EV to sales ratio is also huge, trading at over 7x sales of $800m! 


Only $190-200m net profit, and very low dividends due to capital expenditure and paying for acquisitions like the underperforming AAPT.

sure some growth, but all from a low base and as per usual extrapolated for future years as is the norm in todays bubbly market. its EPS annual growth is in the 10-15% mark just this year, but its share price is up 60% since october! Its up over 6x since GFC prices. Its debt load has increased more % than the earnings.

The size of the australian market for telecom services is limited population wise.
There will surely be increased competitive activity and the profit margins will decline.


----------



## piggybank (25 March 2014)

peaceofmind said:


> There will surely be increased competitive activity and the profit margins will decline.




Maybe but the market doesn't seem to be in agreeance with you presently peaceofmind.


​
More can be seen of their 1H14 results reported on the ASX today:- http://stocknessmonster.com/news-item?S=TPM&E=ASX&N=789791

​


----------



## piggybank (3 April 2014)

Surprised no one else has added to the thread given it's continuing success.

​


----------



## rcm617 (3 April 2014)

piggybank said:


> Surprised no one else has added to the thread given it's continuing success.
> 
> View attachment 57456​




Just keeps going up and up, ever since Teoh took this over. Only wish I hadn't sold half my holdings several years ago at $1.50. Keep thinking I should sell half again but might regret that in the future again. Should be a bit of growth coming from integrating the AAPT acquisition.


----------



## peaceofmind (5 April 2014)

rcm617 said:


> Just keeps going up and up, ever since Teoh took this over. Only wish I hadn't sold half my holdings several years ago at $1.50. Keep thinking I should sell half again but might regret that in the future again. Should be a bit of growth coming from integrating the AAPT acquisition.




what company can grow their earnings 5-10% a week? This company is averaging 5% up per week since late last year. thats unbelievable.

last i checked, its selling at a 7-8x revenue multiple. its growing earnings from a low base in a mature telco market(australia with 22mil population only). how many customers are really possible without international expansion. at some point growth will stop, and i'd say a valuation of $2-3bn EV is the maximum for this coy(not 6 billion currently).


----------



## rcm617 (5 April 2014)

peaceofmind said:


> what company can grow their earnings 5-10% a week?
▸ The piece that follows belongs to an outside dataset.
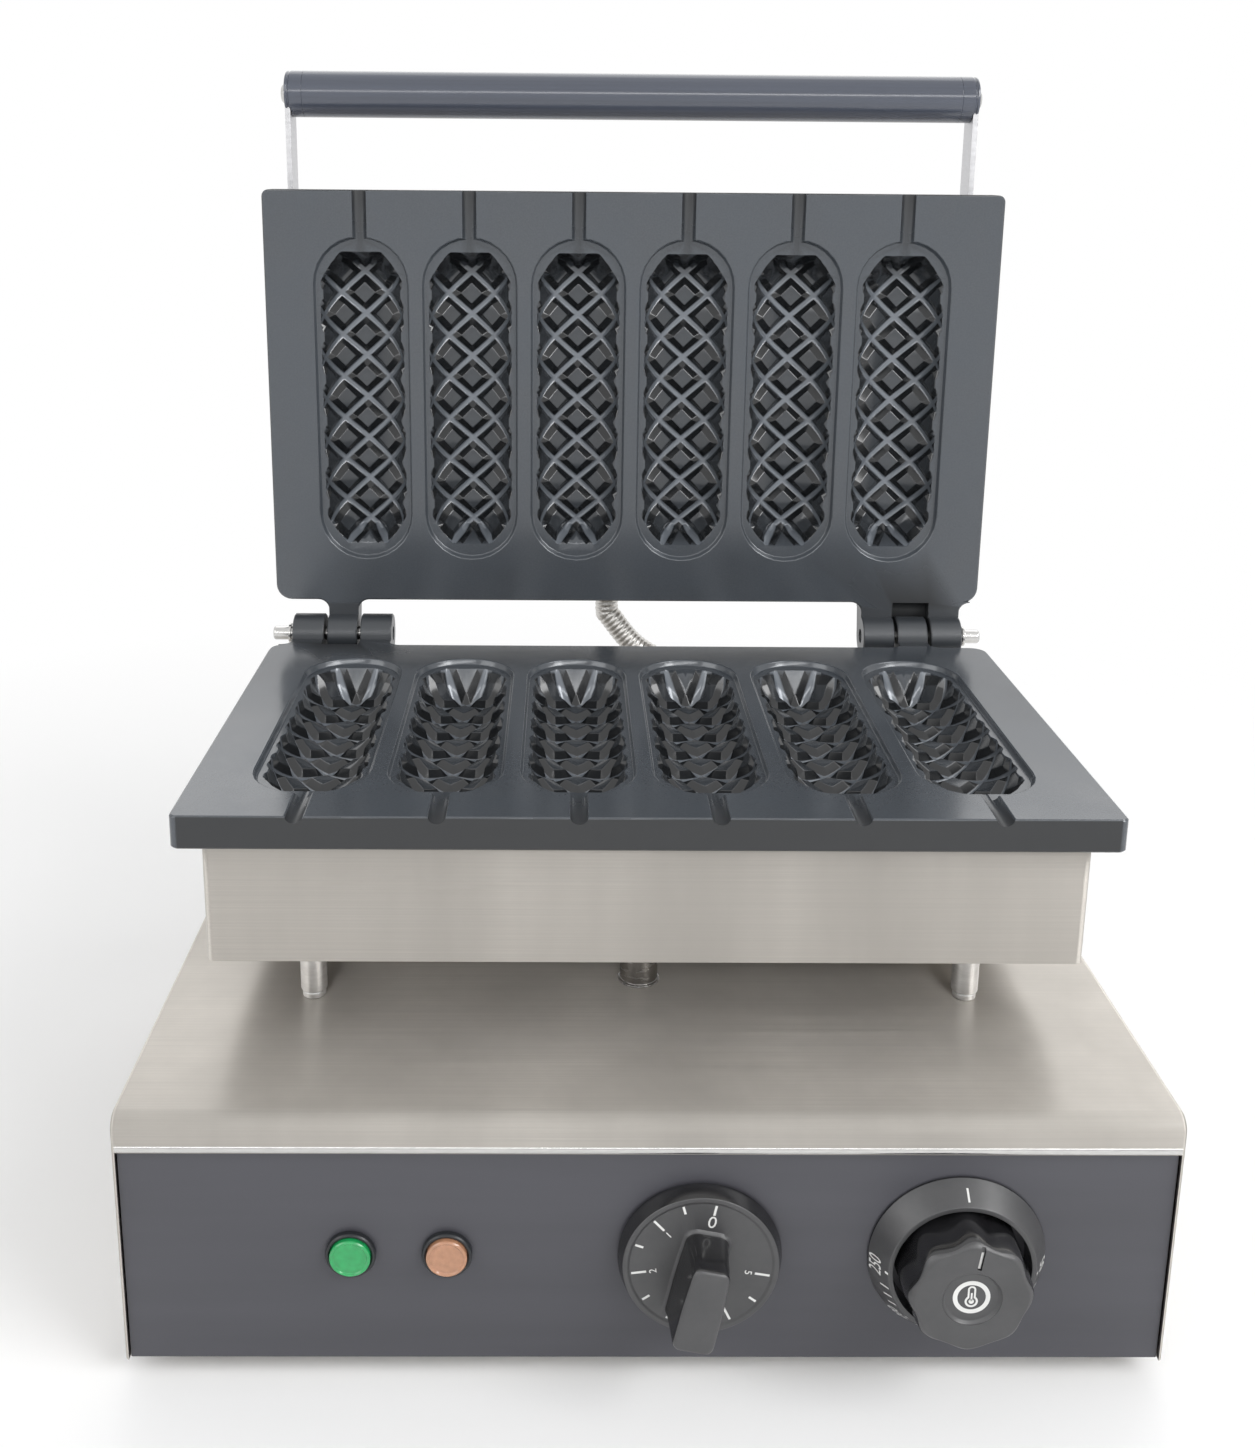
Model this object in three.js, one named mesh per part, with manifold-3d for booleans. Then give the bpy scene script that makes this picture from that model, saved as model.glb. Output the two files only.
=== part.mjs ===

This company is averaging 5% up per week since late last year. thats unbelievable.
> 
> last i checked, its selling at a 7-8x revenue multiple. its growing earnings from a low base in a mature telco market(australia with 22mil population only). how many customers are really possible without international expansion. at some point growth will stop, and i'd say a valuation of $2-3bn EV is the maximum for this coy(not 6 billion currently).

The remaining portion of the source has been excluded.